WHAT THIS TASK INVOLVES =
Each line of the data that includes the string "with" is to be copied out.

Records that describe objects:

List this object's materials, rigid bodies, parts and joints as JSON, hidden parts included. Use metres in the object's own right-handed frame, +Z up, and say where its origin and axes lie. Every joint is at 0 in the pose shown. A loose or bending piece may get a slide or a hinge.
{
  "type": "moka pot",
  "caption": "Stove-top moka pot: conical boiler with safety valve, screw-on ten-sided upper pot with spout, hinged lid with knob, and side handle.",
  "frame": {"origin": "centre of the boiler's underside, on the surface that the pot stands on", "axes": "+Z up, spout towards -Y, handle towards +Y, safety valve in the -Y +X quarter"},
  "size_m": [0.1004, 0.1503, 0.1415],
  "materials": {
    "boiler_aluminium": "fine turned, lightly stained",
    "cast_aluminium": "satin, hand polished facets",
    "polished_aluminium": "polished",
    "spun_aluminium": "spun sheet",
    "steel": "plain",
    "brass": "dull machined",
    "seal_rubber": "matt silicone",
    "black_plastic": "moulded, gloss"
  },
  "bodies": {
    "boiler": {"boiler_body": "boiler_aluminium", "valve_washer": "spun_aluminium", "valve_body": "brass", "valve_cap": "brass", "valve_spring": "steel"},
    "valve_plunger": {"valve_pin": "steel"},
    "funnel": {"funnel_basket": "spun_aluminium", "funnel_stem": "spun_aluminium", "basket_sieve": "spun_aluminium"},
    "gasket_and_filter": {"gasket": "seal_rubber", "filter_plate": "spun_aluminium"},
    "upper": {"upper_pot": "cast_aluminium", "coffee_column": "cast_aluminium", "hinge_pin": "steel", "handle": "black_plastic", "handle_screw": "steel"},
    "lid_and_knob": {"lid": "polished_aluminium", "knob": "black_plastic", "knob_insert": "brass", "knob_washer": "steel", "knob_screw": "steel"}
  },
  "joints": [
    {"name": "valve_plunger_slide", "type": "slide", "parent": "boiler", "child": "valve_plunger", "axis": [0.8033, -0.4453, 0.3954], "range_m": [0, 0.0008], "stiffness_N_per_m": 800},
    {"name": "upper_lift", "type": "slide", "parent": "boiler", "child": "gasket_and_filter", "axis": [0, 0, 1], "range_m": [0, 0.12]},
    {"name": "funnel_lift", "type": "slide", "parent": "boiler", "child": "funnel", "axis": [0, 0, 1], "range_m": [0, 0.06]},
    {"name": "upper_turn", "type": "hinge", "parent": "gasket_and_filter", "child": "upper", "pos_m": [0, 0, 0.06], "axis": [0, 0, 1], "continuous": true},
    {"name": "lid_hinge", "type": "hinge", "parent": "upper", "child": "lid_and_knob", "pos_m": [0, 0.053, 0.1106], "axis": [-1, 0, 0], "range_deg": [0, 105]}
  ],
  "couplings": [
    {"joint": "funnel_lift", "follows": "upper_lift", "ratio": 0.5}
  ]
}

--

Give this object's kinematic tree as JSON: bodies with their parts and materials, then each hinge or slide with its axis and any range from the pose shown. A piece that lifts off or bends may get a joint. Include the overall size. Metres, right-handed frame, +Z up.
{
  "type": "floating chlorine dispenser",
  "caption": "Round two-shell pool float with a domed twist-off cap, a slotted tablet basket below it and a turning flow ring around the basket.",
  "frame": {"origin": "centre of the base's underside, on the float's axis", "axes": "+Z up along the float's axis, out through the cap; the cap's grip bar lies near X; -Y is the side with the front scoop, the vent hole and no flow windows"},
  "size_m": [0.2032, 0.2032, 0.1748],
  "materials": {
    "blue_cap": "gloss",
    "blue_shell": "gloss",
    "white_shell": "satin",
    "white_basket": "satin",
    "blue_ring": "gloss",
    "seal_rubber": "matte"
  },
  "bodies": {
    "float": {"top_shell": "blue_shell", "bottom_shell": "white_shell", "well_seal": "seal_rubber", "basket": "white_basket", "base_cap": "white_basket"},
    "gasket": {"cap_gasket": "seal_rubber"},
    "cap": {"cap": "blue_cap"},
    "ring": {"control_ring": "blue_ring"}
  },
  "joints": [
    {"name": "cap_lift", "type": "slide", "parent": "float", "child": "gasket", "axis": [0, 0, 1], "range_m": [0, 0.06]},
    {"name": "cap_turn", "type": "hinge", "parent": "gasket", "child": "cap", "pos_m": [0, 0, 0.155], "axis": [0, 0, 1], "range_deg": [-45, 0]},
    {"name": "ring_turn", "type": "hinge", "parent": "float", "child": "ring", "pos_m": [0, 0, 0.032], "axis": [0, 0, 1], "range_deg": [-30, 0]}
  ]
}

FULL SOLUTION =
  "caption": "Stove-top moka pot: conical boiler with safety valve, screw-on ten-sided upper pot with spout, hinged lid with knob, and side handle.",
Give this object's kinematic tree as JSON: bodies with their parts and materials, then each hinge or slide with its axis and any range from the pose shown. A piece that lifts off or bends may get a joint. Include the overall size. Metres, right-handed frame, +Z up.
  "caption": "Round two-shell pool float with a domed twist-off cap, a slotted tablet basket below it and a turning flow ring around the basket.",
  "frame": {"origin": "centre of the base's underside, on the float's axis", "axes": "+Z up along the float's axis, out through the cap; the cap's grip bar lies near X; -Y is the side with the front scoop, the vent hole and no flow windows"},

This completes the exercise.